Komisi Untuk Orang Hilang dan Korban Tindak Kekerasan (KontraS) menyesalkan keputusan Polda Sulawesi Tenggara yang hanya menjatuhkan sanksi disiplin kepada enam anggota polisi terduga pelaku penembak mahasiswa Universitas Halu Oleo, Immawan Randi (21).
Randi diketahui tewas tertembak peluru tajam saat mengikuti aksi unjuk rasa menolak pengesahan revisi Undang-Undang Komisi Pemberantasan Korupsi (KPK), RUU KUHP, dan sejumlah undang-undang bermasalah lainnya di depan kantor DPRD Provinsi Sulawesi Tenggara pada 26 September 2019.
Menurut Koordinator KontraS, Yati Andriyani, meski enam anggota polisi terduga pelaku penembakan terhadap Randi telah menjalani sidang etik dan disiplin, namun hal itu tidak mampu menghapuskan tuntutan pidana. Artinya, mereka masih bisa dituntut hukuman pidana.
Hal tersebut sebagaimana diatur dalam Pasal 12 ayat (1) PP 2/2003 tentang Peraturan Disiplin Polri jo.
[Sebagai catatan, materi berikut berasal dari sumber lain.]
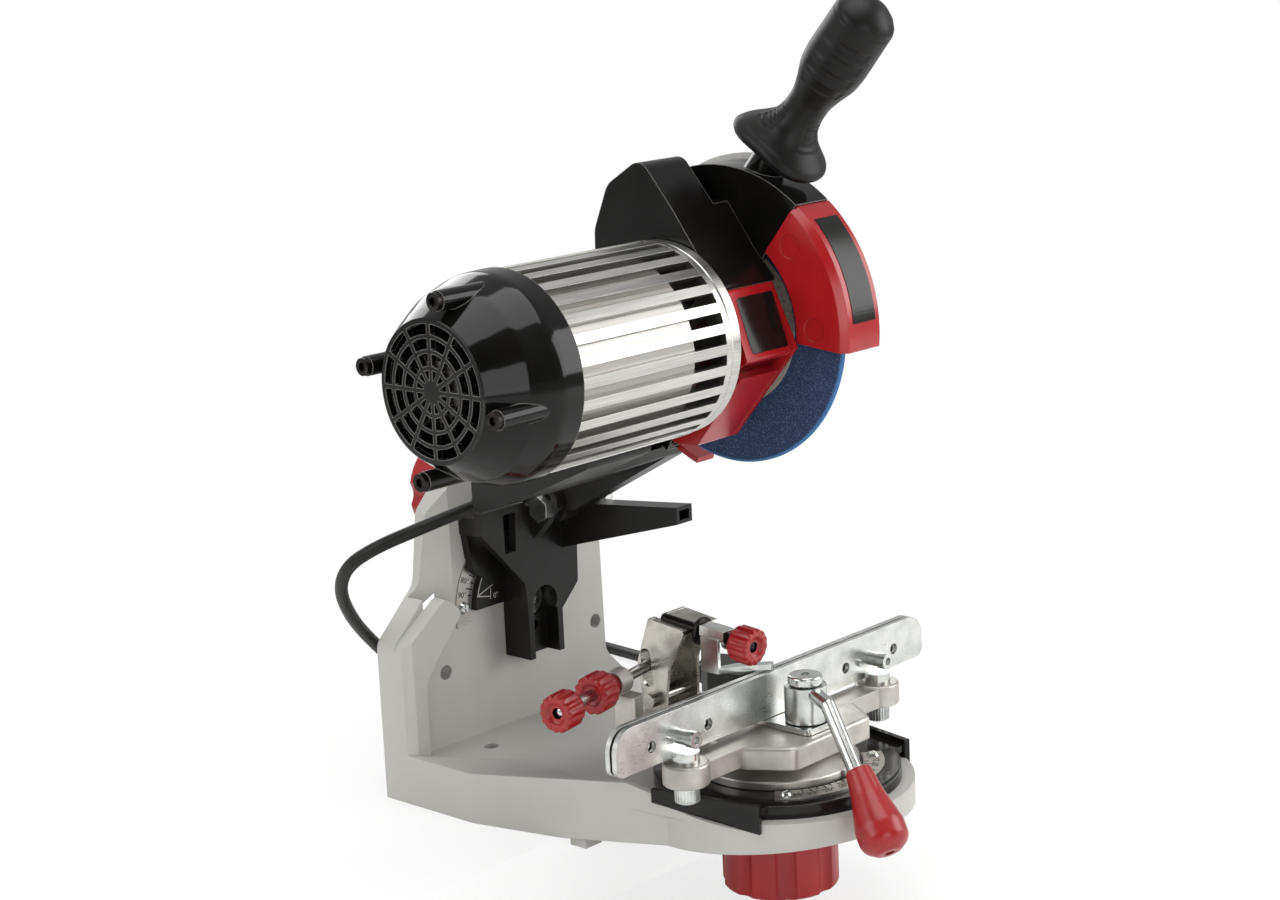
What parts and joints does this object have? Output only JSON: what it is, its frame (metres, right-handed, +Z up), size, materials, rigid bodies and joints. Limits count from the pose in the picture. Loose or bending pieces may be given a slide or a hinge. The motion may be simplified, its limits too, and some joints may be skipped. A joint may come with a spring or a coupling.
{
  "type": "electric chainsaw sharpener",
  "caption": "Bench-mounted electric grinder that sharpens saw chains: tilting spring-back grinding head over a swivelling chain vise with clamp lever.",
  "frame": {"origin": "midway between the two bench-bolt holes, on the bench plane", "axes": "+X to the operator's right, +Y away from the operator, +Z up"},
  "size_m": [0.3852, 0.4309, 0.4622],
  "materials": {
    "grey_paint": "painted",
    "black_paint": "painted",
    "black_steel": "satin",
    "light_paint": "satin",
    "bare_aluminium": "satin",
    "cast_aluminium": "sand cast",
    "scale_aluminium": "brushed",
    "zinc_steel": "zinc plated",
    "motor_steel": "machined",
    "red_plastic": "gloss",
    "black_plastic": "gloss",
    "grip_plastic": "satin",
    "abrasive": "gritty",
    "label_card": "card",
    "clear_lens": "clear",
    "bulb_glass": "frosted",
    "cord_rubber": "matte"
  },
  "bodies": {
    "base": {"base_casting": "grey_paint", "tilt_scale_plate": "scale_aluminium", "vise_scale": "scale_aluminium", "scale_screws": "zinc_steel", "vise_plate": "black_steel", "cord_drop": "cord_rubber", "cord_coil": "cord_rubber", "cord_tail": "cord_rubber", "cord_plug": "cord_rubber"},
    "tilt_head": {"tilt_bracket": "black_steel", "tilt_pivot_bolt": "zinc_steel", "tilt_lock_bolt": "zinc_steel", "hinge_bolt": "zinc_steel", "return_spring": "zinc_steel", "cord_head": "cord_rubber"},
    "tilt_knob": {"tilt_lock_knob": "red_plastic"},
    "head": {"head_arm": "black_paint", "head_screws": "zinc_steel", "motor_housing": "bare_aluminium", "motor_end_cap": "black_plastic", "cap_bolts": "zinc_steel", "front_bell": "bare_aluminium", "motor_bearings": "motor_steel", "stator": "motor_steel", "guard_body": "black_paint", "guard_front_cover": "red_plastic", "guard_side_plate": "light_paint", "spark_tip": "red_plastic", "switch_block": "black_plastic", "lamp_housing": "red_plastic", "lamp_lens": "clear_lens", "lamp_bulb": "bulb_glass", "handle_grip": "grip_plastic", "cord_gland": "cord_rubber"},
    "spindle": {"rotor_shaft": "motor_steel", "cooling_fan": "grip_plastic", "grinding_wheel": "abrasive", "wheel_labels": "label_card", "wheel_flanges": "zinc_steel", "wheel_nut": "zinc_steel"},
    "rocker": {"switch_rocker": "black_plastic"},
    "depth_screw": {"depth_stop_screw": "zinc_steel"},
    "vise": {"vise_body": "cast_aluminium", "vise_pivot_bolt": "zinc_steel", "front_jaw": "zinc_steel", "jaw_guide_screws": "zinc_steel", "jaw_posts": "zinc_steel", "clamp_pin": "zinc_steel", "stop_bracket": "cast_aluminium"},
    "vise_knob": {"vise_lock_knob": "red_plastic"},
    "nut_left": {"knurled_nut_left": "zinc_steel"},
    "nut_right": {"knurled_nut_right": "zinc_steel"},
    "clamp_jaw": {"rear_jaw": "zinc_steel", "clamp_slide": "zinc_steel"},
    "clamp_lever": {"clamp_hub": "zinc_steel", "lever_grip": "red_plastic"},
    "stop_rod": {"stop_cross_rod": "zinc_steel"},
    "stop_nut": {"stop_lock_knob": "red_plastic"},
    "stop_screw": {"stop_adjust_screw": "zinc_steel"},
    "pawl": {"stop_pawl": "zinc_steel"}
  },
  "joints": [
    {"name": "head_tilt", "type": "hinge", "parent": "base", "child": "tilt_head", "pos_m": [0, 0, 0.094], "axis": [0, 1, 0], "range_deg": [0, 30], "deforming": ["cord_drop"]},
    {"name": "tilt_knob_turn", "type": "hinge", "parent": "tilt_head", "child": "tilt_knob", "pos_m": [-0.00863, 0, 0.1554], "axis": [0, 1, 0], "continuous": true},
    {"name": "head_stroke", "type": "hinge", "parent": "tilt_head", "child": "head", "pos_m": [0, -0.01, 0.151], "axis": [1, 0, 0], "range_deg": [0, 36], "stiffness_Nm_per_rad": 6, "springref_deg": -91.67, "deforming": ["cord_head"]},
    {"name": "spindle_spin", "type": "hinge", "parent": "head", "child": "spindle", "pos_m": [0, -0.146, 0.265], "axis": [1, 0, 0], "continuous": true},
    {"name": "switch_rock", "type": "hinge", "parent": "head", "child": "rocker", "pos_m": [-0.031, -0.1, 0.292], "axis": [1, 0, 0], "range_deg": [0, 14]},
    {"name": "depth_screw_turn", "type": "hinge", "parent": "head", "child": "depth_screw", "pos_m": [0.0217, -0.066, 0.2], "axis": [0, -0.6591, -0.7521], "continuous": true},
    {"name": "vise_swivel", "type": "hinge", "parent": "base", "child": "vise", "pos_m": [0, -0.1655, 0], "axis": [0, 0, 1], "range_deg": [-35, 35]},
    {"name": "vise_knob_turn", "type": "hinge", "parent": "vise", "child": "vise_knob", "pos_m": [0, -0.1655, 0], "axis": [0, 0, 1], "continuous": true},
    {"name": "left_nut_turn", "type": "hinge", "parent": "vise", "child": "nut_left", "pos_m": [-0.0783, -0.172, 0], "axis": [0, 0, 1], "continuous": true},
    {"name": "right_nut_turn", "type": "hinge", "parent": "vise", "child": "nut_right", "pos_m": [0.0783, -0.172, 0], "axis": [0, 0, 1], "continuous": true},
    {"name": "clamp_lever_turn", "type": "hinge", "parent": "vise", "child": "clamp_lever", "pos_m": [0, -0.186, 0], "axis": [0, 0, 1], "range_deg": [0, 42]},
    {"name": "rear_jaw_slide", "type": "slide", "parent": "vise", "child": "clamp_jaw", "axis": [0, 1, 0], "range_m": [0, 0.0031]},
    {"name": "stop_rod_turn", "type": "hinge", "parent": "vise", "child": "stop_rod", "pos_m": [-0.1069, -0.115, 0.0806], "axis": [0.9856, 0.1686, 0.0112], "continuous": true},
    {"name": "stop_nut_turn", "type": "hinge", "parent": "vise", "child": "stop_nut", "pos_m": [-0.1069, -0.115, 0.0806], "axis": [0.9856, 0.1686, 0.0112], "continuous": true},
    {"name": "stop_screw_turn", "type": "hinge", "parent": "vise", "child": "stop_screw", "pos_m": [-0.02, -0.112, 0.1065], "axis": [0, -0.9962, -0.0869], "range_deg": [-360, 360]},
    {"name": "pawl_slide", "type": "slide", "parent": "vise", "child": "pawl", "axis": [0, -0.9962, -0.0869], "range_m": [-0.0021, 0.0021]}
  ],
  "couplings": [
    {"joint": "rear_jaw_slide", "follows": "clamp_lever_turn", "m_per_rad": 0.0040926},
    {"joint": "pawl_slide", "follows": "stop_screw_turn", "m_per_rad": 0.00031831}
  ]
}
Pasal 28 ayat (2) Perkap 14/2011 tentang Kode Etik Polri, yang menyatakan bahwa penjatuhan hukuman disiplin tidak menghapuskan tuntutan pidana.
Karenanya, Yati mendesak Kapolda Sulawesi Tenggara setelah menemukan adanya bukti cukup atas penyalahgunaan senjata api yang mengakibatkan jatuhnya korban jiwa, maka sudah seharusnya dilakukan proses penyelidikan dan penyidikan pidana terhadap keenam anak buahnya itu.
"Lembaga-lembaga independen negara juga dituntut harus pro aktif mengawasi Kepolisian dalam penanganan kasus ini," kata Yati Andriyani melalui keterangan resmi yang diterima di Jakarta pada Jumat (1/11).
Menurutnya, keenam anggota polisi yang hanya disidang etik tanpa menjalani pemeriksaan pidana, tidak sebanding dengan dampak yang ditimbulkan akibat penembakan yang mengakibatkan hilangnya nyawa korban.
“Karena, tak ada pemeriksaan pidana, hingga kini tidak terungkap siapa pelaku yang diduga melakukan penembakan dan kekerasan hingga jatuhnya korban saat aksi di Kendari tersebut,” kata Yati.
Dengan kinerja yang demikian, Yati menuturkan, Polda Sultra tak memiliki akuntabilitas dan transparasi dalam mengungkap peristiwa penembakan yang menimpa Randi. Polisi pun tidak menyebutkan peran masing-masing keenam anggota polisi yang melakukan pelanggaran kode etik itu.
Sejauh ini, lanjut dia, Polri hanya menyebut keenam anggotanya telah menyalahi prosedur karena membawa senjata api dalam penanganan aksi.
“Kami khawatir ketiadaan akuntabilitas dan transparansi dari aparat kepolisian dalam kasus ini akan membuat penyelesaian kasus semakin kelam. Seperti yang terjadi pada peristiwa tewasnya 9 orang pada saat peristiwa 21-23 Mei lalu, yang hingga saat ini tidak berhasil mengungkap siapa pelaku penembakan tersebut,” ujar Yati.
Lebih lanjut, kata dia, hanya diberikannya sanksi administratif kepada enam anggota polisi yang menyalahi aturan itu menunjukkan lemahnya pengawasan terhadap penggunaan senjata api yang dilakukan Polri kepada jajarannya.